PROSPECTUS SUPPLEMENT NO.  1

 

Filed Pursuant to Rule 424(b)(7)

 

(To Prospectus dated December 13, 2007)

 

Registration No 333-146120

 

 

 

 

 

LINN ENERGY, LLC

 

 

 

38,350,470 Units

 

 

 

Representing Limited Liability Company Interests

 

 

 

 

 

 

 


 

The following information supplements information contained in the prospectus dated December 13, 2007, relating to the resale by selling unitholders of 38,350,470 units representing limited liability company interests in Linn Energy, LLC.  This prospectus supplement should be read in conjunction with the prospectus, and is qualified by reference to the prospectus, except to the extent that the information presented herein supersedes the information contained in the prospectus.  This prospectus supplement is not complete without, and may only be delivered or utilized in connection with, the prospectus, including any amendments or supplements thereto.

 

Our units are traded on The NASDAQ Global Select Market, or NASDAQ, under the symbol “LINE.”

 

Membership interests in a limited liability company are inherently different from capital stock of a corporation, although many of the business risks to which we are subject are similar to those that would be faced by a corporation engaged in a similar business.

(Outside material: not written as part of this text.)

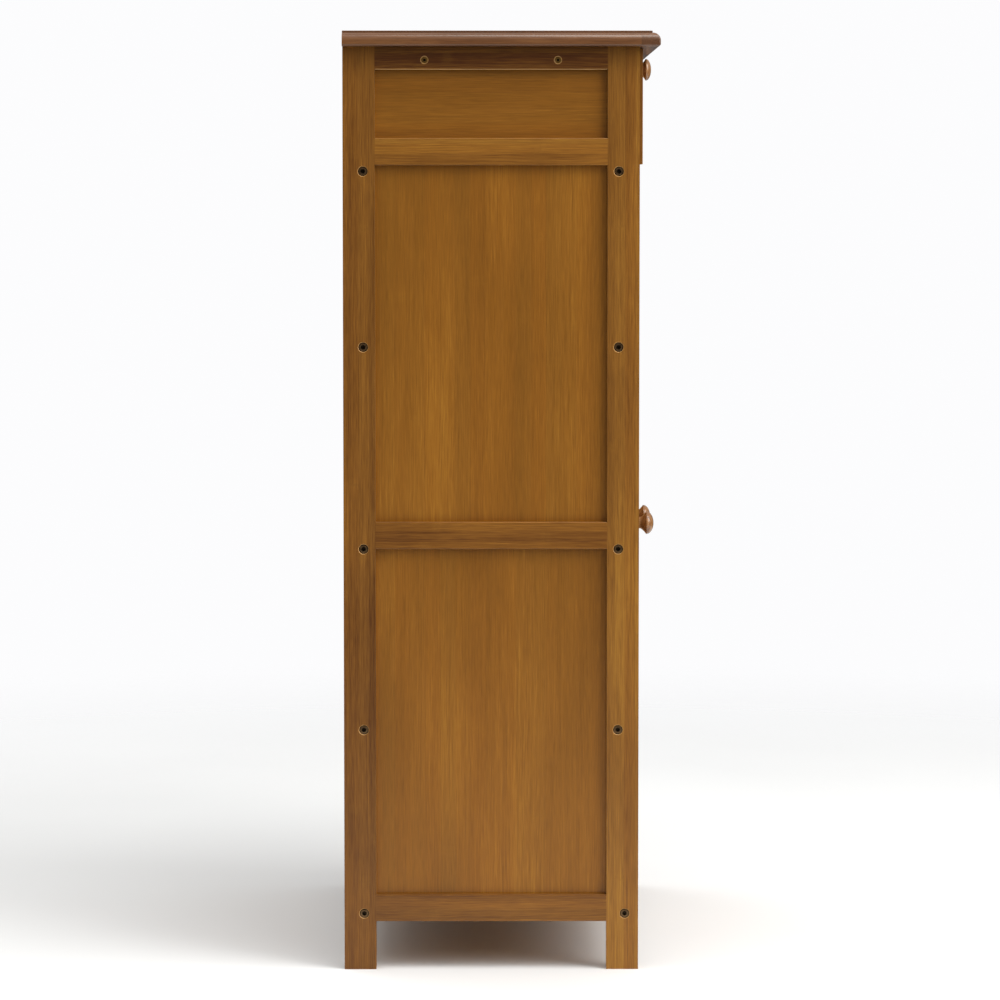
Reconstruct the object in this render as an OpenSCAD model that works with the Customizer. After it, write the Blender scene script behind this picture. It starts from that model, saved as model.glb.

You should consider carefully the risks relating to investing in our units and each of the other risk factors described under “Risk Factors” beginning on page 1 of the prospectus in evaluating an investment in our units.

 

Our principal executive offices are located at 600 Travis, Suite 5100, Houston, Texas 77002, and our phone number is (281) 840-4000.

 

Neither the Securities and Exchange Commission nor any state securities commission has approved or disapproved of these securities or determined if this prospectus supplement or the prospectus is truthful or complete. Any representation to the contrary is a criminal offense.

 


 

The date of this prospectus supplement is January 14, 2008.

 



 

SELLING UNITHOLDERS

 

Effective as of December 7, 2007, Goldman, Sachs & Co., a named selling unitholder in the prospectus, transferred the units listed below to Goldman Sachs Investment Partners Aggregating Fund Holdings, L.P.  Accordingly, the units listed below previously held by Goldman, Sachs & Co. are now owned of record by Goldman Sachs Investment Partners Aggregating Fund Holdings, L.P.

 

The table below amends the table of unitholders beginning on page 48 of the prospectus by deleting the line relating to Goldman, Sachs & Co. and adding the line relating to GS Investment Strategies, LLC, the investment manager of Goldman Sachs Investment Partners Aggregating Fund Holdings, L.P., in order to reflect this transaction.  We received this information from the selling unitholder.  In addition, the selling unitholder identified below may have acquired, sold, transferred or otherwise disposed of all or a portion of its securities since the date on which it provided the information regarding its securities.

 

Name of Selling Unitholder

 

Number of Units

Beneficially Owned
Prior to the
Offering

 

Number of
Units Being
Offered Hereby

 

Number of Units
Beneficially Owned
After Completion
of the Offering

 

Percentage of Units
Beneficially Owned
After Completion
of the Offering

 

GS Investment Strategies, LLC (1)

 

1,990,838

 

1,990,838

 

 

 

 


(1) GS Investment Strategies, LLC is the investment manager of Goldman Sachs Investment Partners Aggregating Fund Holdings, L.P., which is the direct holder of the number of units presented in the table. GS Investment Strategies, LLC has an investment team of senior portfolio managers that are responsible for the day-to-day management of Goldman Sachs Investment Partners Aggregating Fund Holdings, L.P. As a result, no single natural person has voting or investment power over the units held by Goldman Sachs Investment Partners Aggregating Fund Holdings, L.P. Goldman Sachs Investment Partners Aggregating Fund Holdings, L.P. is under common control with Goldman, Sachs & Co., which is a broker dealer registered under Section 15 of the Securities Exchange Act of 1934, as amended. Goldman Sachs Investment Partners Aggregating Fund Holdings, L.P. purchased the units presented in the table in the ordinary course of business and, at the time of purchase, did not have any agreements or understandings, directly or indirectly, to distribute such units.